Who needs ISO 27001?
ISO 27001 is voluntary, but in practice it is increasingly mandatory. You should expect it to land on your roadmap if you are a SaaS or cloud provider, a managed service or IT firm, a data processor, a fintech or healthtech, or any vendor handling sensitive customer information — particularly if you sell internationally. The trigger is usually a prospect’s security questionnaire, a contractual clause, or a tender requirement that simply will not proceed without a certificate.
Even where it isn’t demanded outright, certification signals maturity. It tells customers, insurers, and investors that you take information security seriously enough to be measured against an external standard — and to keep passing the test year after year.
Common ISO 27001 myths to ignore
- “It’s only for large enterprises.” Startups certify routinely; a tightly scoped ISMS is very achievable for a small team and often unlocks enterprise revenue.

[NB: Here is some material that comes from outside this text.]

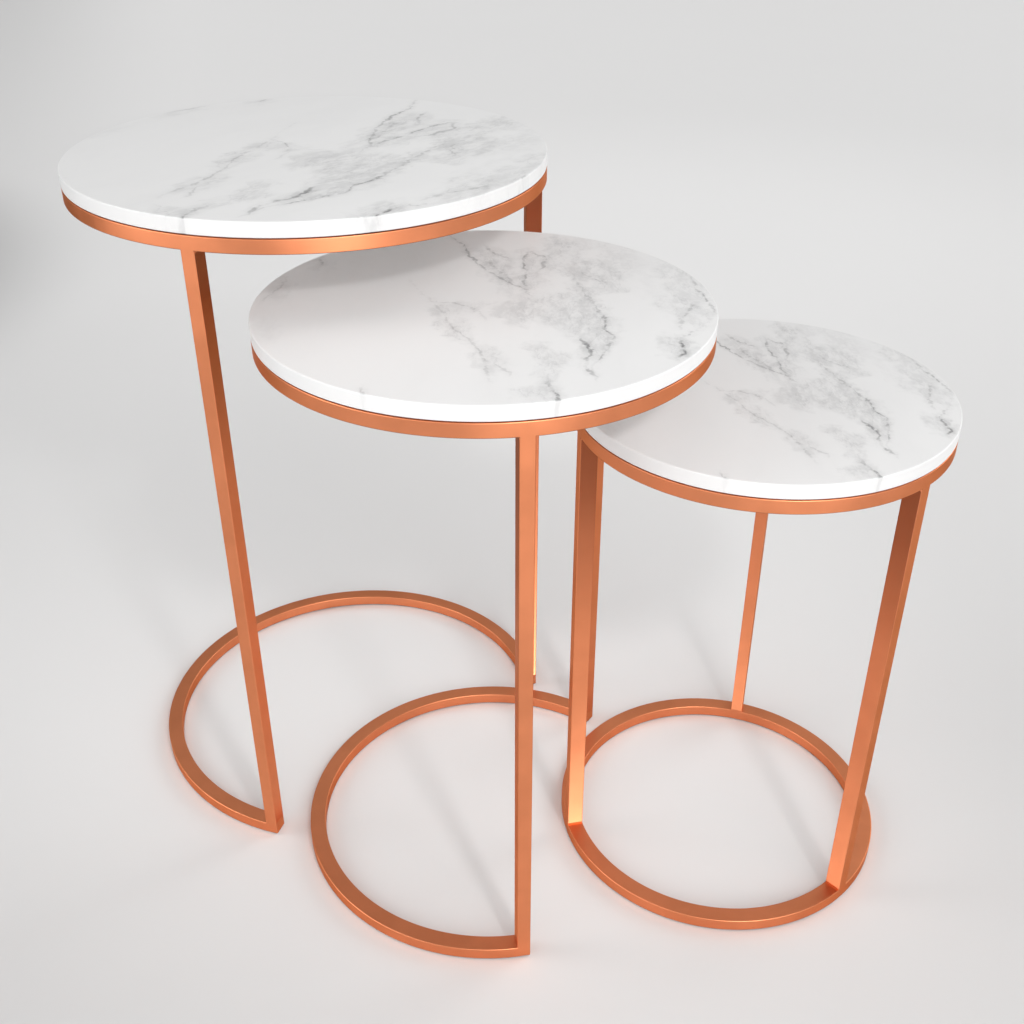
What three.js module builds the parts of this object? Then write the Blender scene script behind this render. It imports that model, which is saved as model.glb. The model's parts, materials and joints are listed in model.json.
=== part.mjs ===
// Three round nesting tables of one family: large, medium and small. Each has a marble disc on a
// welded metal frame. The large and medium frames stand on an open base arc, so that the next
// smaller table can slide in between their two legs. The small frame stands on a full base ring.
//
// Units are millimetres and +Z is up. The floor is z = 0, and the origin is at the middle of the
// set's footprint, with the small table towards +X and the large table towards -X.

import * as THREE from 'three';

// Frame bars: one rectangular section serves the rings, the arcs and the legs.
const BAR_WIDTH = 14.5;            // across the ring, from its outer to its inner edge
const BAR_HEIGHT = 11.3;           // height of a ring, and thickness of a leg round the circle

// Marble discs
const MARBLE_THICKNESS = 12;
const MARBLE_EASE = 0.9;           // chamfer on the upper and lower rim

// Clear pads between ring and marble, and slip-proof pads under the base
const TOP_PAD = { radius: 5, thickness: 0.6 };
const FOOT_PAD = { radius: 5, thickness: 1 };

// Facets round a full circle. An arc curve is divided into twice its curveSegments.
const RING_FACETS = 72;
const PAD_FACETS = 20;

// Angles are in degrees, counter-clockwise from +X, seen from above. The base of an open frame
// runs counter-clockwise from the leg at baseFrom to the leg at baseTo.
const TABLES = [
  {
    name: 'large',
    radius: 200,
    frameHeight: 590,              // underside of the base to the top of the top ring
    centre: { x: -159.75, y: 67.55 },
    legs: { front: -107.65, right: 11.1 },
    baseFrom: 11.1,
    baseTo: 252.35,
    padCount: 4,
  },
  {
    name: 'medium',
    radius: 175,
    frameHeight: 515,
    centre: { x: -10.25, y: -92.55 },
    legs: { front: -79.75, back: 53.6 },
    baseFrom: 53.6,
    baseTo: 280.25,
    padCount: 4,
  },
  {
    name: 'small',
    radius: 150,
    frameHeight: 440,
    centre: { x: 209.75, y: -87.55 },
    legs: { left: -168.3, right: -48.3, back: 71.7 },
    baseFrom: 71.7,
    baseTo: null,                  // a full ring
    padCount: 3,
  },
];

const MARBLE = { color: 0xe9e8e8, roughness: 0.22, metalness: 0 };
const COPPER = { color: 0xc87a55, roughness: 0.38, metalness: 0.9 };
const CLEAR_SILICONE = { color: 0xdadcdc, roughness: 0.5, metalness: 0 };
const FOOT_RUBBER = { color: 0x4a4644, roughness: 0.8, metalness: 0 };

const FULL_TURN = Math.PI * 2;
const radians = THREE.MathUtils.degToRad;

function namedMesh(name, geometry, look) {
  const mesh = new THREE.Mesh(geometry, new THREE.MeshStandardMaterial(look));
  mesh.name = name;
  return mesh;
}

function extruded(outline, height, facets) {
  const curveSegments = facets / 2;
  return new THREE.ExtrudeGeometry(outline, { depth: height, bevelEnabled: false, curveSegments });
}

// A full ring of the frame bar, lying flat with its underside at z = 0
function ringGeometry(radius) {
  const outline = new THREE.Shape();
  outline.absarc(0, 0, radius, 0, FULL_TURN, false);
  const hole = new THREE.Path();
  hole.absarc(0, 0, radius - BAR_WIDTH, 0, FULL_TURN, true);
  outline.holes.push(hole);
  return extruded(outline, BAR_HEIGHT, RING_FACETS);
}

// An open arc of the frame bar between two legs. Each end is cut flush with the far side of its
// leg, which is parallel to the leg's own radius and half a leg's thickness away from it.
function arcGeometry(radius, fromDegrees, toDegrees) {
  const innerRadius = radius - BAR_WIDTH;
  const outerOvershoot = Math.asin(BAR_HEIGHT / 2 / radius);
  const innerOvershoot = Math.asin(BAR_HEIGHT / 2 / innerRadius);
  const from = radians(fromDegrees);
  const to = radians(toDegrees);
  const outline = new THREE.Shape();
  outline.absarc(0, 0, radius, from - outerOvershoot, to + outerOvershoot, false);
  outline.absarc(0, 0, innerRadius, to + innerOvershoot, from - innerOvershoot, true);
  outline.closePath();
  const facets = Math.round((RING_FACETS / 2) * ((to - from) / FULL_TURN)) * 2;
  return extruded(outline, BAR_HEIGHT, facets);
}

// A solid marble disc with eased rims, its underside at z = 0
function marbleGeometry(radius) {
  const rim = radius - MARBLE_EASE;
  const profile = [
    new THREE.Vector2(0, 0),
    new THREE.Vector2(rim, 0),
    new THREE.Vector2(radius, MARBLE_EASE),
    new THREE.Vector2(radius, MARBLE_THICKNESS - MARBLE_EASE),
    new THREE.Vector2(rim, MARBLE_THICKNESS),
    new THREE.Vector2(0, MARBLE_THICKNESS),
  ];
  return new THREE.LatheGeometry(profile, RING_FACETS).rotateX(Math.PI / 2);
}

function padGeometry({ radius, thickness }) {
  const disc = new THREE.CylinderGeometry(radius, radius, thickness, PAD_FACETS);
  return disc.rotateX(Math.PI / 2).translate(0, 0, thickness / 2);
}

// Pads are spread evenly along the base, from leg to leg on an open base
function padAngles({ baseFrom, baseTo, padCount }) {
  const isRing = baseTo === null;
  const sweep = isRing ? 360 : baseTo - baseFrom;
  const gaps = isRing ? padCount : padCount - 1;
  return Array.from({ length: padCount }, (_, index) => baseFrom + (sweep * index) / gaps);
}

// Places a mesh at a distance from the table's axis, turned to face outwards at the given angle
function atAngle(degrees, distance, height, mesh) {
  const spoke = new THREE.Group();
  spoke.rotation.z = radians(degrees);
  mesh.position.set(distance, 0, height);
  spoke.add(mesh);
  return spoke;
}

function buildTable(table) {
  const { name, radius, frameHeight, centre, legs } = table;
  const group = new THREE.Group();
  group.position.set(centre.x, centre.y, 0);

  const baseUnderside = FOOT_PAD.thickness;
  const baseTop = baseUnderside + BAR_HEIGHT;
  const ringTop = baseUnderside + frameHeight;
  const ringUnderside = ringTop - BAR_HEIGHT;
  const barMiddle = radius - BAR_WIDTH / 2;

  const marble = namedMesh(`${name}_marble_top`, marbleGeometry(radius), MARBLE);
  marble.position.z = ringTop + TOP_PAD.thickness;
  group.add(marble);

  const topRing = namedMesh(`${name}_top_ring`, ringGeometry(radius), COPPER);
  topRing.position.z = ringUnderside;
  group.add(topRing);

  const isRing = table.baseTo === null;
  const baseName = isRing ? `${name}_base_ring` : `${name}_base_arc`;
  const baseShape = isRing ? ringGeometry(radius) : arcGeometry(radius, table.baseFrom, table.baseTo);
  const base = namedMesh(baseName, baseShape, COPPER);
  base.position.z = baseUnderside;
  group.add(base);

  // The legs stand on the base and carry the top ring. Their outer corners lie on its circle.
  const legLength = ringUnderside - baseTop;
  const legOuterFace = Math.sqrt(radius ** 2 - (BAR_HEIGHT / 2) ** 2);
  for (const [side, degrees] of Object.entries(legs)) {
    const shape = new THREE.BoxGeometry(BAR_WIDTH, BAR_HEIGHT, legLength);
    const leg = namedMesh(`${name}_${side}_leg`, shape, COPPER);
    group.add(atAngle(degrees, legOuterFace - BAR_WIDTH / 2, baseTop + legLength / 2, leg));
  }

  padAngles(table).forEach((degrees, index) => {
    const number = index + 1;
    const topPad = namedMesh(`${name}_top_pad_${number}`, padGeometry(TOP_PAD), CLEAR_SILICONE);
    const footPad = namedMesh(`${name}_foot_pad_${number}`, padGeometry(FOOT_PAD), FOOT_RUBBER);
    group.add(atAngle(degrees, barMiddle, ringTop, topPad));
    group.add(atAngle(degrees, barMiddle, 0, footPad));
  });
  return group;
}

const nestingTables = new THREE.Group();
for (const table of TABLES) {
  nestingTables.add(buildTable(table));
}

export default nestingTables;
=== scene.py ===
"""The looks of three round nesting tables: veined marble discs on welded copper frames.

Everything is in metres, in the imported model's own frame. The places and sizes of the tables come
from the CAD nodes. Each node gets a finer mesh here, and a procedural material.
"""

import json
import math
from types import SimpleNamespace

import bmesh
import bpy
from mathutils import Euler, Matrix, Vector


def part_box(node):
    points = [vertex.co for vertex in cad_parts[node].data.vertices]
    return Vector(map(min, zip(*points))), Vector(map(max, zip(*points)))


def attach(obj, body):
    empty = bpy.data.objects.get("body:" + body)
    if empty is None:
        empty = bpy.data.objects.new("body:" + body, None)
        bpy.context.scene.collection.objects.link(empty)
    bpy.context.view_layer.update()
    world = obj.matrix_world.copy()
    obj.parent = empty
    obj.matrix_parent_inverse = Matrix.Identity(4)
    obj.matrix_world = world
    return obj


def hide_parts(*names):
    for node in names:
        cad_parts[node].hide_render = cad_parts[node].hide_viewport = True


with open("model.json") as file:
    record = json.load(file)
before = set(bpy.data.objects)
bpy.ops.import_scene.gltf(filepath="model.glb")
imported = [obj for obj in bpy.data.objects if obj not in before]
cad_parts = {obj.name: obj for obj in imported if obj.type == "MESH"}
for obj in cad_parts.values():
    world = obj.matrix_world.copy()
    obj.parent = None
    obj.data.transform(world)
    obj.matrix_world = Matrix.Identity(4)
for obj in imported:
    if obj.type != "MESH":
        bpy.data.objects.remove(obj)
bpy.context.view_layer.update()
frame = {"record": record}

TABLES = ("large", "medium", "small")

# Frame bars
RING_STEP = math.radians(1.5)      # widest angle between two sections round a ring
BAR_EDGE_RADIUS = 0.0007           # eased edge of the metal bar
BAR_EDGE_SEGMENTS = 3
WELD_REACH = 0.0015                # how far a dressed weld runs down or up the leg
WELD_LEAN = math.radians(23)       # how far a leg's shading leans into the welds
LEG_FACE_AREA = 0.002              # a leg's four flat faces are each larger than this
SHARP_ANGLE = math.radians(40)     # edges at least this sharp are creases
WEIGHT_OF_LARGE_FACES = 90         # how much the large faces decide the shading of an eased edge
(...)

- “We have to implement all 93 Annex A controls.” No — your risk assessment decides which apply, and you justify any exclusions in the Statement of Applicability.
- “Certification means we’re finished.” The certificate lasts three years but requires annual surveillance audits and continual improvement. ISO 27001 is a programme, not a project.
- “It’s purely an IT exercise.” ISO 27001 explicitly requires leadership involvement, HR processes, and organisation-wide awareness. It is a business management system, not just a technical one.